March 01, 2024

Sasue Maeda Fish Shop’s owner is discerning partner to top chefs

A sashimi plate prepared using Sasue’s fish | Sasue

Naoki Maeda was born to know fish. Now the fifth-generation owner of Sasue Maeda Fish Shop in the Shizuoka port town of Yaizu, he pays meticulous attention to the quality of each fish and works with chefs to sell them the fish most suited to specific dishes. A fish shop is just one step of the process of getting fish from the hands of fishers to the mouths of consumers, but how that is done makes a vast difference. Even chefs from overseas are among the many people who come to Maeda’s shop to learn his techniques.

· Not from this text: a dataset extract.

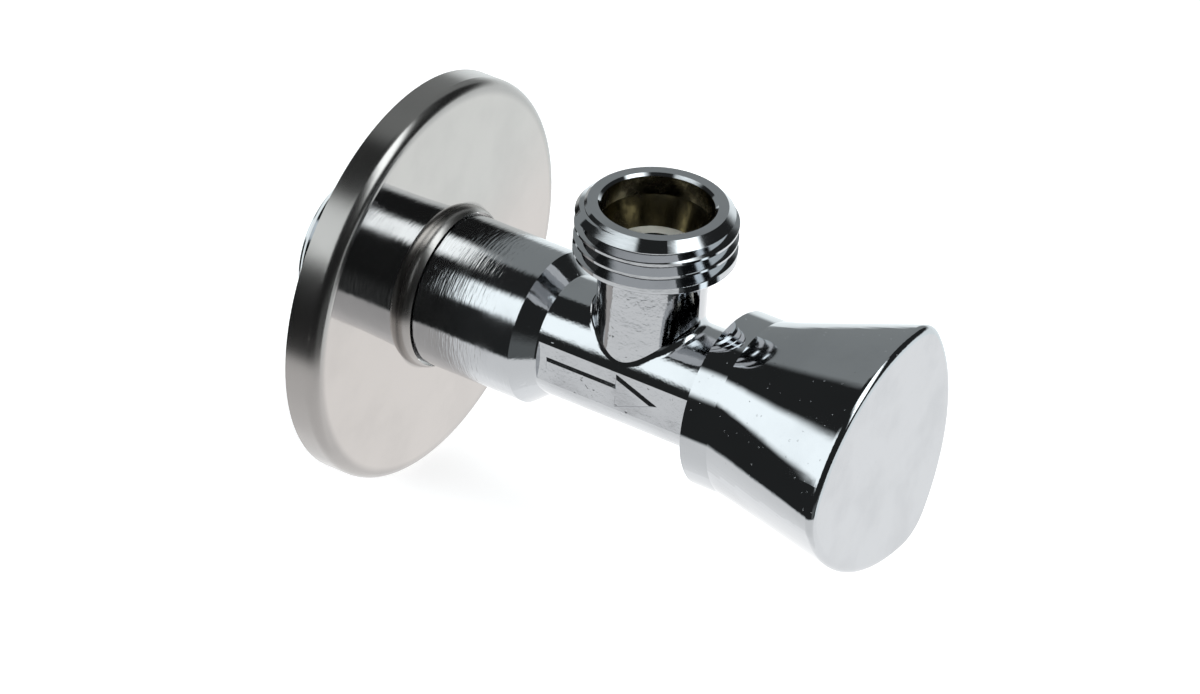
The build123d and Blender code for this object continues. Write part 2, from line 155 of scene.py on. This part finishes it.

Maeda’s fish shop received the Satoyama Special Award in the Sustainable Japan Award 2023, presented by The Japan Times, for its continuous efforts in elevating the fish business to the next level by adding value that is only made possible by a polished sense and highly trained technique.

But Maeda was never an award-winning student at school. “I was a troublemaker all along,” he said with a laugh in a recent interview with The Japan Times. He either quit or soon got kicked out of all of his 20-odd part-time jobs during high school. The only place he felt satisfied was the seaside fish market, where he took a part-time job at his family’s fish shop — the only job he managed to keep for more than a month. “Old men at the fish market would praise me for coming early in the morning to work before school,” he said. “Never happened at school.”

He started working full time at the fish shop 29 years ago. But being the son of the master was not easy, especially since his father was a genuinely traditional man who taught his skills to all of his employees except his son. “I tried to eavesdrop on what he was saying to other workers and practiced on pears and konnyaku because I wasn’t allowed to touch fish yet. The only thing I was allowed to do was cleaning and removing sardines’ heads for the first year and a half,” he said.

It was the master of the traditional Japanese restaurant Tsuki no Mori, Yuzo Hasegawa, who supported Maeda all through his younger days. Maeda used to visit the restaurant and learned the master’s sophisticated cooking skills and style while talking about his problems. The master used the fish Maeda prepared for him, gave him feedback and introduced him to many of his customers.

Naoki Maeda, fifth-generation owner of Sasue Maeda Fish Shop | Sasue

“It wasn’t just know-how that he taught me — he showed me the order of things and how to explore,” Maeda said. About 10 years after Maeda started working at the fish shop, the master of the restaurant fell ill. “I told him that I was about to start repaying him for everything he’d done for me. ‘I am glad that you intend to return the favor, but pay it forward instead. There will be people of younger generations who will rely on you and your fish, so put your mind to supporting them. It’s a man-to-man promise’ — those were his last words to me,” Maeda said.

That was why Maeda started to pour his energy into making a local restaurant, Tempura Naruse, into a highly reputed establishment attracting customers from all over the world. Takeo Shimura, its owner and chef, had been buying fish from Maeda’s shop. One day 13 years ago, Shimura showed Maeda a small red book: the Michelin Guide. Shimura said he wanted stars, and everyone laughed, but Maeda knew he was not joking. Maeda talked with Shimura every night, getting feedback on the fish used that day and looking for potential solutions to problems.

Thirteen years ago was a milestone for Maeda as well. It was the year when he went to the Tsukiji fish market in Tokyo for the first time and found that the fish he got in Yaizu could be highly competitive in markets outside the prefecture. He also met the owner of Yoshitake, a sushi restaurant in nearby Ginza, and the two got along well through their shared passion for fish. Maeda started to prepare and deliver fish to Yoshitake — and with that, his shop’s fish passed beyond the prefecture’s border for the first time in its five-decade history. Soon after the collaboration took off, the restaurant was given three Michelin stars. This fueled Shimura’s passion. Day and night, he worked with Maeda to research various kinds of fish and polished his cooking skills, and eventually Tempura Naruse became a famous restaurant that is always filled with customers from all over Japan and around the world.

Last year, Yuki Nakamura, a young chef who trained under Maeda for one year and at Naruse for eight years, opened his own restaurant, Nakamura, at Tsuki no Mori’s former location. “When Nakamura said he was looking for a place for his restaurant, I knew where it should be. I also knew that the wife of the deceased master had been cleaning the place every day even after her husband was gone,” Maeda said.

There are several other restaurants in Shizuoka Prefecture that now collaborate with Maeda as well. More than 25,000 visitors now pass through Shizuoka Station annually to reach them, including Naruse. Maeda holds workshops for foreign chefs and shares his techniques by releasing videos on online platforms. His activities will continue to contribute to the region’s revitalization and preservation and the broader dissemination of Japanese seafood culture.